It's vanishingly unlikely that Google, Microsoft, and Apple would remove a Big 4 CA root cert and break the trusted path of 25% of the secured market.


It wouldn't just be the browsers removing the CA. There would be a strong incentive for websites to switch as well, particularly foreign ones, so you'd find a mass exodus anyway, even without browser support.

Browsers don't have to turn a root CA off all at once, either. They could start by turning off Extended Validation for the compromised CA, or they could release a statement saying that if they don't get guarantees this won't happen again, they'll remove the CA in a year's time. They could allow connections, but change the SSL icon to indicate the certificate has been compromised. Browsers have a lot of options to put pressure on root CAs, even without removing the cert.


Again though this argument rests in people choosing to behave a certain way: CAs will choose not to go rogue because browser vendors will choose to be outraged by it.

If one was to attempt to formally specify X.509 in terms of math or logic we'd get to this part and have no choice but to write "the security of this portion is because we say so". How many times must we be betrayed before this isn't good enough?


Security is always going to involve trust. Even putting aside root certificates, you'd still have to trust your browser and your operating system.

That's not to say there aren't better mechanisms for verifying trust, but you'll never eliminate it entirely. There's always going to be some assumption, such as "the central authorities are trustworthy" in the case of SSL, or "the majority of nodes are trustworthy" in the case of Tor, or "the CPU majority is trustworthy" in the case of Bitcoin.


He who controls a Queen can make functionally equivalent copies of every Princess and Princess-baby in the Queen’s lineage. They have the skeleton keys to your ‘secure’ kingdom and could at any time decide to become a fraud factory and dish out copies of your keys to whomever they fancy.
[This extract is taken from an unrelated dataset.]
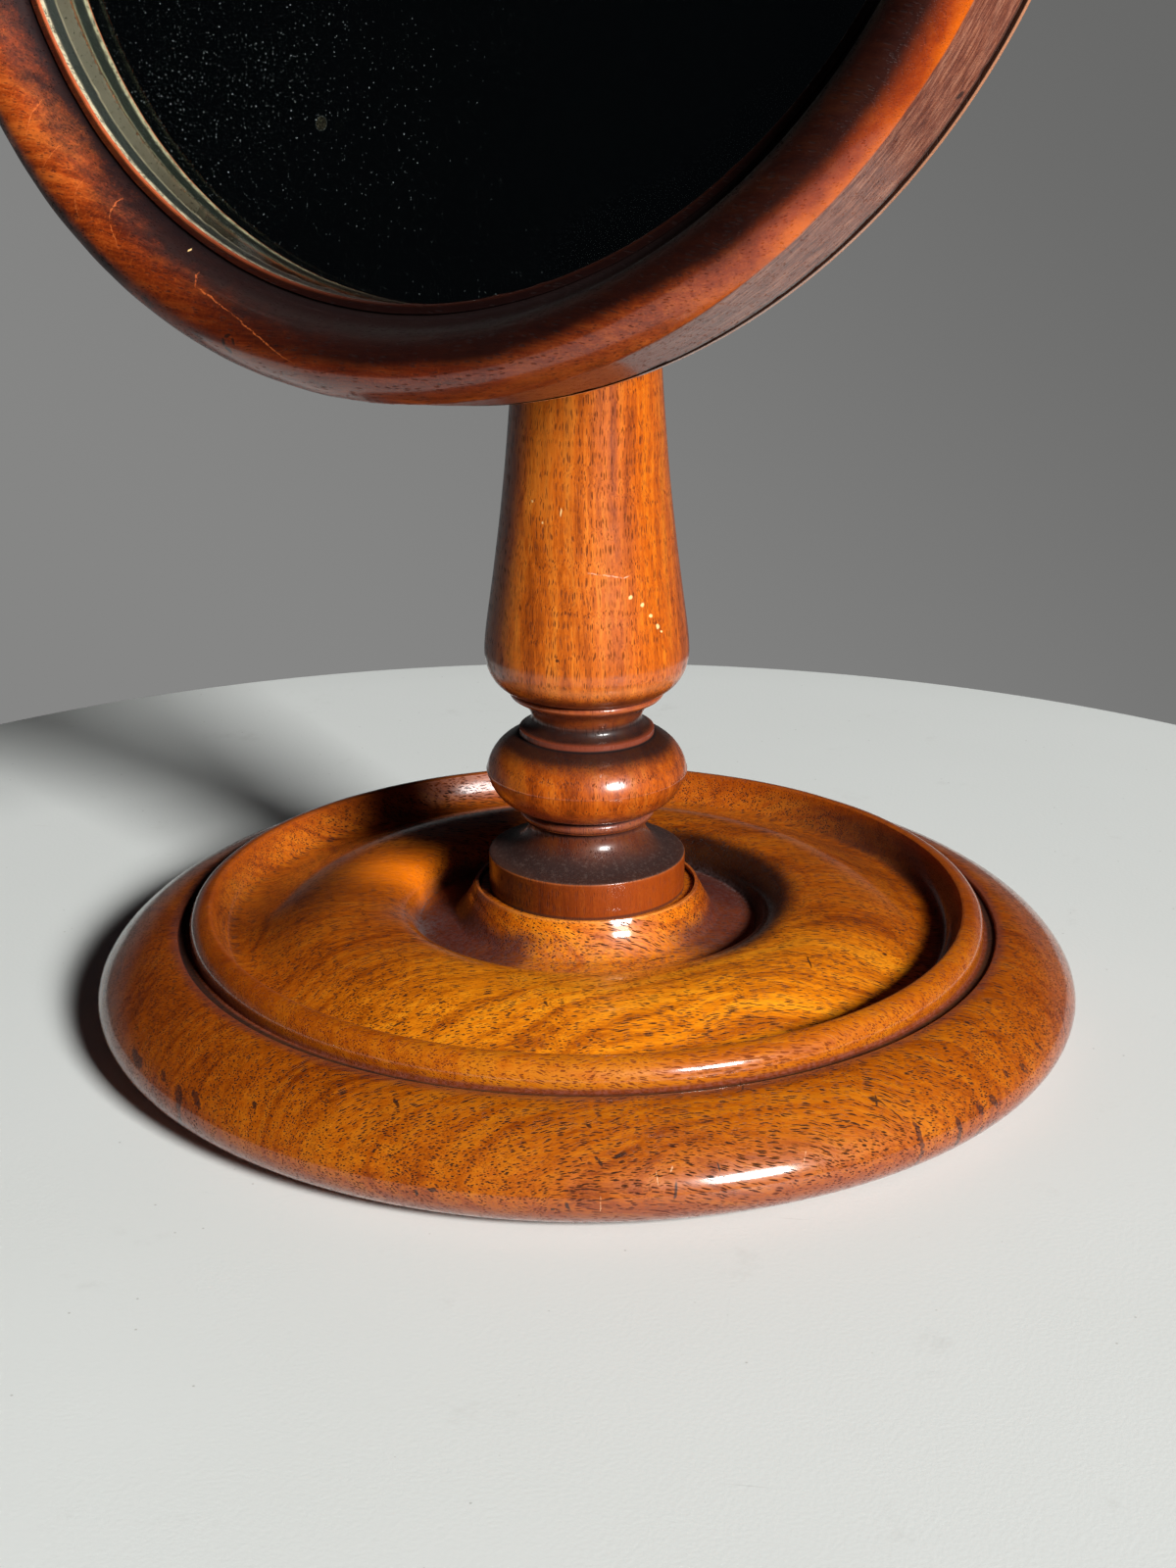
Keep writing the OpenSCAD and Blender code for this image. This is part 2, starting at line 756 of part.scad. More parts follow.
module back_boss() {
    color(dark_mahogany)
    on_mirror()
        difference() {
            rotate_extrude()
                polygon(concat(
                    [[0, bracket_z]],
                    oval([back_boss_r - 3, bracket_z + 3], [3, 3], -90, 0),
                    [[back_boss_r, board_back_z], [0, board_back_z]]
                ));
            boss_screw_places()
                screw(screw_r, boss_screw_l, screw_head_r, fit, false);
            bracket_screw_places()
                screw(screw_r, bracket_screw_l, screw_head_r, fit, false);
        }
}

module boss_screws() {
    color(iron)
    on_mirror()
        boss_screw_places()
            screw(screw_r, boss_screw_l, screw_head_r);
}

// The brass bracket: a round plate with two ears
module ear() {
    rotate([90, 0, 90])
        linear_extrude(ear_t)
            difference() {
                union() {
                    circle(r = knuckle_r);
                    polygon([
                        [-ear_root, ear_l + overlap], [-ear_root, ear_l - 2], [-knuckle_r, 0],
                        [knuckle_r, 0], [ear_root, ear_l - 2], [ear_root, ear_l + overlap]
                    ]);
                }
                circle(r = bolt_r + fit);
            }
}

module mirror_bracket() {
    color(brass)
    on_mirror()
        difference() {
            union() {
                translate([0, 0, ear_l])
                    cylinder(r = bracket_r, h = bracket_t);
                translate([ear_x, 0, 0])
                    ear();
                translate([-ear_out_x, 0, 0])
                    ear();
            }
            bracket_screw_places()
                screw(screw_r, bracket_screw_l, screw_head_r, fit, false);
        }
}

module bracket_screws() {
    color(brass)
    on_mirror()
        bracket_screw_places()
            screw(screw_r, bracket_screw_l, screw_head_r);
}

// The pivot bolt lies along X, with its head on the left and the thumb nut on the right
module along_pivot(x) {
    translate([x, 0, pivot_z])
        rotate([0, 90, 0])
            children();
}

module pivot_bolt() {
    bolt_end_x = nut_x + nut_l + 1.5;
    slot_w = 1.2;
    color(brass)
    difference() {
        union() {
            along_pivot(-ear_out_x - bolt_head_h)
                cylinder(r = bolt_head_r, h = bolt_head_h);
            along_pivot(-ear_out_x)
                cylinder(r = bolt_r, h = ear_out_x + bolt_end_x);
        }
        translate([-ear_out_x - bolt_head_h - overlap, -bolt_head_r - overlap, pivot_z - slot_w / 2])
            cube([slot_w + overlap, 2 * (bolt_head_r + overlap), slot_w]);
    }
}

module friction_washers() {
    color([0.30, 0.20, 0.12])
    for (x = [-ear_x, tongue_t / 2])
        along_pivot(x)
            tube(knuckle_r - 1, bolt_r + fit, washer_t);
}

module nut_washer() {
    color(brass)
    along_pivot(ear_out_x)
        tube(knuckle_r - 2, bolt_r + fit, washer_t);
}

module thumb_nut() {
    wing_r = 4.2;
    color(brass)
    along_pivot(nut_x)
        difference() {
            union() {
                cylinder(r = bolt_head_r, h = nut_l);
                translate([0, wing_t / 2, nut_l / 2])
                    rotate([90, 0, 0])
                        linear_extrude(wing_t)
                            for (side = [-1, 1]) {
                                translate([side * (wing_reach - wing_r), 1])
                                    circle(r = wing_r);
                                polygon([
                                    [0, -nut_l / 2 + 1], [side * (wing_reach - wing_r), 1 - wing_r],
                                    [side * (wing_reach - wing_r), 1 + wing_r], [0, nut_l / 2]
                                ]);
                            }
            }
            translate([0, 0, -overlap])
                cylinder(r = bolt_r + fit, h = nut_l + 2 * overlap);
        }
}

base_disc();
base_weight();
weight_screws();
baize_pad();
column();
column_screw();
screw_washer();
top_plate();
plate_screws();
swivel_bush();
grub_screw();
swivel_post();
mirror_frame();
mirror_glass();
silvering();
glass_felt();
glass_blocks();
back_board();
back_board_screws();
back_boss();
boss_screws();
mirror_bracket();
bracket_screws();
pivot_bolt();
friction_washers();
nut_washer();
thumb_nut();
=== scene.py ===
from bisect import bisect_right
from math import acos, asin, atan2, cos, degrees, hypot, pi, radians, sin, sqrt

import bmesh
import bpy
from mathutils import Euler, Matrix, Vector, noise

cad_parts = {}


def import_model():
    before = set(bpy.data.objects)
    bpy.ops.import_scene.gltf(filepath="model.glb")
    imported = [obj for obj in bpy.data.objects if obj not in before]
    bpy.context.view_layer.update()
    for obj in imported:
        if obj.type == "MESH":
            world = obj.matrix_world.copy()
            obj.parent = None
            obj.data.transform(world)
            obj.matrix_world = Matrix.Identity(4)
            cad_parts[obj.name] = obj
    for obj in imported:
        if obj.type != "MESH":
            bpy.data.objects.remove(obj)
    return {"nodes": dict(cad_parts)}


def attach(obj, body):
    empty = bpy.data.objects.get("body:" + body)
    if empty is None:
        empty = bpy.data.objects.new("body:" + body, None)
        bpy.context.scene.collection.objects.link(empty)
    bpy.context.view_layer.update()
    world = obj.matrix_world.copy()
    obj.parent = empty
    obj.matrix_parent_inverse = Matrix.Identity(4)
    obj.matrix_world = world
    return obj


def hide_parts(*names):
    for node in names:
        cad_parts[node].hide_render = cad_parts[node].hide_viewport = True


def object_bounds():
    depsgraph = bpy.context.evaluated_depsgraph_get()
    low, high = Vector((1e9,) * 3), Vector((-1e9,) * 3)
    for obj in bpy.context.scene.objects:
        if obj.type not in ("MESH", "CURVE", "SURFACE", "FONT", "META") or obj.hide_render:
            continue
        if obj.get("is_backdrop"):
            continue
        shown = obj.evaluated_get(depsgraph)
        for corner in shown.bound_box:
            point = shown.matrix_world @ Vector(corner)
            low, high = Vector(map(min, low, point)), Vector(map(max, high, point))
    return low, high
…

In a sense, it's worse than that, because a "queen" can actually sign (correctly or not) any "princess-baby" in any "lineage".


YES YES YES, 1000 TIMES YES!!!!

Unfortunately not too many people know this, and it's a really important issue.

BTW like a lot of other people here, I didn't like the "Queen" analogy. IMO it didn't make the explanation any simpler.


A couple of problems:

The average internet user has no idea who's trustworthy and who isn't. If they have to personally grant trust in order to get at some content they're looking for, they'll simply do it. This is the same behavior that causes people to execute boobs.exe attached to a random email that landed in their inbox.

In order for this to work, the average internet user must cede the trust decision-making process to some other entity who claims to be more qualified to do it, like say the company who makes their browser. There are four browser makers that account for probably 90+% of usage. Now you're right back to where you started with the current oligopoly system, except that with the new system there's a much larger attack surface for nefarious agents to use when trying to insert themselves into the trust chain because anyone at all could let them in.

Cynically, that's the problem with internet security protocols in general - they have to work not only for smart, self-interested people but also for stupid people who are actively self-harming. That's a really tough bar to meet.


I would much rather trust a handful of multinational corporations than a group of "local geeks" to tell me which keys I should trust.

Why?

1) It is probably easier for casual attackers to trick a local geek to trust a phony key. Determined attackers and state-level actors can probably compromise CAs as well, but most day-to-day threats are of the casual type.

2) When a local geek accidentally trusts a phony key, and other people realize it and point it out to them, all that happens is "Oops, I'm sorry." When Comodo is caught issuing phony certificates, there will be a Silicon Valley-wide uproar, browser vendors will very quickly invalidate the offending intermediate key, and the incident will hurt Comodo's bottom line for many years afterward. In other words, Comodo is more accountable than any private individual, not because it's any more ethical, nor because it is any more competent, but simply because it is a highly visible target of public scrutiny whose very survival depends on its public image as a trustworthy CA.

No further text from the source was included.